Related: Canadians likely to cut U.S. travel, boycott U.S. goods and retailers in trade war with Americans

But a little perspective is in order. All of 120 years passed before Canada signed the free-trade agreement with the United States in 1988, subsequently adding Mexico. During that time, reciprocity offers from Washington in 1911 and in 1948 were rejected. Through the entire period trade volumes with the United States rose higher and higher. Even too much for our own good, some argued, as they created overreliance on one market.

Without the North American free-trade agreement, trade with the United States would have continued at a robust clip, though not to the extent that it did under the accord. If the agreement is abandoned by Mr. Trump, harness the hysteria. No need for alarm. A replacement agreement of some kind will come on stream. In the interim, projections of GDP loss in Canada are in the 0.2-per-cent a year range, hardly catastrophic. For those hardest hit in the trade fight, Ottawa will provide compensation, as it is already doing for the metals sector.
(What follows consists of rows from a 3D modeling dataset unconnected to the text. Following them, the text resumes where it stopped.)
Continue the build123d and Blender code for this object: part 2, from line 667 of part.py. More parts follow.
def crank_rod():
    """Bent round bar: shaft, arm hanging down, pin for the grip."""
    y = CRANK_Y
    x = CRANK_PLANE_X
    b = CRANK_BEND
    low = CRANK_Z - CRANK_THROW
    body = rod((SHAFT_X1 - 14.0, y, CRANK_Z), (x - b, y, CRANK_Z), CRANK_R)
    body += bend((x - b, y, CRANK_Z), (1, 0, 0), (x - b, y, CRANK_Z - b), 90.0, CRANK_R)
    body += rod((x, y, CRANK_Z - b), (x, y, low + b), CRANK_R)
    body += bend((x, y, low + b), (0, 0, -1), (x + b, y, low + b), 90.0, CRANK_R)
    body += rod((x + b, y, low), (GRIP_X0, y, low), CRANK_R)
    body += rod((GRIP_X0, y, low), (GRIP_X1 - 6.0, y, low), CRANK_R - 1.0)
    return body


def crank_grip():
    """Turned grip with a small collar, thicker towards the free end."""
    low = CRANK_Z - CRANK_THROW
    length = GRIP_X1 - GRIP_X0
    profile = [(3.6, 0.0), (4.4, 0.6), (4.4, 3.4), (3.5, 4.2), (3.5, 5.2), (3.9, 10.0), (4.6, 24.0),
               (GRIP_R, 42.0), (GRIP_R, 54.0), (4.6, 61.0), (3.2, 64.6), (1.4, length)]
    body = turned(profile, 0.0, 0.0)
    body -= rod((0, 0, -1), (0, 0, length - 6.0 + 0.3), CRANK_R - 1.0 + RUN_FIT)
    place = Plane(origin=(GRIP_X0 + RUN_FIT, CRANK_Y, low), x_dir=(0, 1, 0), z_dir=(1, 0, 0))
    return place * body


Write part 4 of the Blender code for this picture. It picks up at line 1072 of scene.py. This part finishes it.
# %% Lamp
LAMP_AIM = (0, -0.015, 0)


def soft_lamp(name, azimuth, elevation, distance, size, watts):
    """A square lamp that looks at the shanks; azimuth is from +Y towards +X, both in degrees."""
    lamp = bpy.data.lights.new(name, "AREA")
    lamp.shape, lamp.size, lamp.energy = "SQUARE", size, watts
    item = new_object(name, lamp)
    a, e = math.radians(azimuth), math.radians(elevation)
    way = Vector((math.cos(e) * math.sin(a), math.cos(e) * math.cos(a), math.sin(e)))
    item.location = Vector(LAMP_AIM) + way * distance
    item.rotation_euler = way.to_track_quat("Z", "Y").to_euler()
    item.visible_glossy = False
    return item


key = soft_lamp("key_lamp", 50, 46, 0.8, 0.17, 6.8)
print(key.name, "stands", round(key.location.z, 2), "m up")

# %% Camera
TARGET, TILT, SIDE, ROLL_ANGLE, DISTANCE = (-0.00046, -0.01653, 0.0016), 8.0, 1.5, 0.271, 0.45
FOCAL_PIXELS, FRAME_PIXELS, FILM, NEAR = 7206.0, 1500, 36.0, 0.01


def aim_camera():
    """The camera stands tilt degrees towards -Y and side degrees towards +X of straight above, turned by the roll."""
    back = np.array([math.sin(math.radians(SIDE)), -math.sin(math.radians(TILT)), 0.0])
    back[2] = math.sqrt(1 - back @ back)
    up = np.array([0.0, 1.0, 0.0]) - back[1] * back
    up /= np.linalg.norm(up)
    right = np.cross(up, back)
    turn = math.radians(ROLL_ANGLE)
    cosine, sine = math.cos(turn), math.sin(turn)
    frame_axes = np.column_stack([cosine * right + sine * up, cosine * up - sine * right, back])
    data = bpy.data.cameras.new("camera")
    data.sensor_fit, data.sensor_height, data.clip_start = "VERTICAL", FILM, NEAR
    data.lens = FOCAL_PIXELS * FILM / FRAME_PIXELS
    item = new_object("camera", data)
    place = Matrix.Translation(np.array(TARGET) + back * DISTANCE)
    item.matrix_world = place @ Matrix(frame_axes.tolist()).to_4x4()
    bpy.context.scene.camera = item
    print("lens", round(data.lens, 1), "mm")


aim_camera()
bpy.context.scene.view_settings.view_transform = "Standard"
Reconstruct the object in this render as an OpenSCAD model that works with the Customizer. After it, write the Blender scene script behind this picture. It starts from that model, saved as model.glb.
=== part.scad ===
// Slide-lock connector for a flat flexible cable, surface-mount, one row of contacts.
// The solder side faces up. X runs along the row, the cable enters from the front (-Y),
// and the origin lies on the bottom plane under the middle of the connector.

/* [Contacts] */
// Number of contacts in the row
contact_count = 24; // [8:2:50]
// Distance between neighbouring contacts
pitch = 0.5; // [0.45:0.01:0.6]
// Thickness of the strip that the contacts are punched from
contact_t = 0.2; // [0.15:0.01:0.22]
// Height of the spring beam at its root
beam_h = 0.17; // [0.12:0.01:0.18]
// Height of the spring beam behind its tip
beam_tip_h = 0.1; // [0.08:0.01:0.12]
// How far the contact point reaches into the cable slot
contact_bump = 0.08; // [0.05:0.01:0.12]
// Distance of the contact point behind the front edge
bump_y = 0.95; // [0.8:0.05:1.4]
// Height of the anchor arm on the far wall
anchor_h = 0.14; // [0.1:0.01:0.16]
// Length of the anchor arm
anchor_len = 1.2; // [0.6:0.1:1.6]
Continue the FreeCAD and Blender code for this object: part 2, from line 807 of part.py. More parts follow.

The Canadian economy is reasonably strong and well equipped to ride out the turmoil. The trade threat has had the benefit of drawing Canadians together, of enhancing the patriotic spirit, of generating more support for the domestic economy.

Mr. Trump talks of preferring separate bilateral trade deals as opposed to the tripartite one. That’s hardly ominous. The newly elected leader of Mexico has pledged to keep the current NAFTA arrangement with Canada intact. A newly negotiated Canada-U.S. agreement need not be inferior to what we have had under NAFTA. It might necessitate that we get rid of supply management – not such a bad idea – in return for American concessions.

The trade fight could have the beneficial side effect of finally convincing Canada to do something about its internal trade barriers. As John Manley, head of the Business Council of Canada, once put it, “It makes no sense for Canada to provide greater benefits to our trading partners than to companies, workers and consumers within our country … Where is the pressure for internal free trade?” Where, indeed. Maybe now it will come.

While Canada is well cushioned for a trade war, there is no certainty that such a war will proceed. Good news is that Trump protectionism is already showing signs of backfiring. In response to targeted retaliations on his tariffs, Harley-Davidson has moved some of its production offshore and other enterprises such as Heinz may follow suit. The agriculture sector, vital to Mr. Trump’s electoral prospects, is being hit hard by the retaliatory measures from Canada, Europe and China. As for manufacturing, American factory executives report a drop in confidence.

Mr. Trump has said he is not interested in taking up Canadian trade issues as per NAFTA until after the midterm elections. He will adhere to his protectionist hardline until then so as to uphold his doltish campaign promises. But by that time realities should start to sink in. Signals from the world economy, from his voters, from Congressional Republicans, from Canadians boycotting American goods will start to resonate. His case against Canada, weak to begin with, will be seen as all the more so and will be moderated.

Trade war fears, all things considered, are excessive. The sky isn’t falling. Geography dictates trade patterns. Political leaders come and go, geography doesn’t. As it always has, normalcy in our trade relations with the United States will return.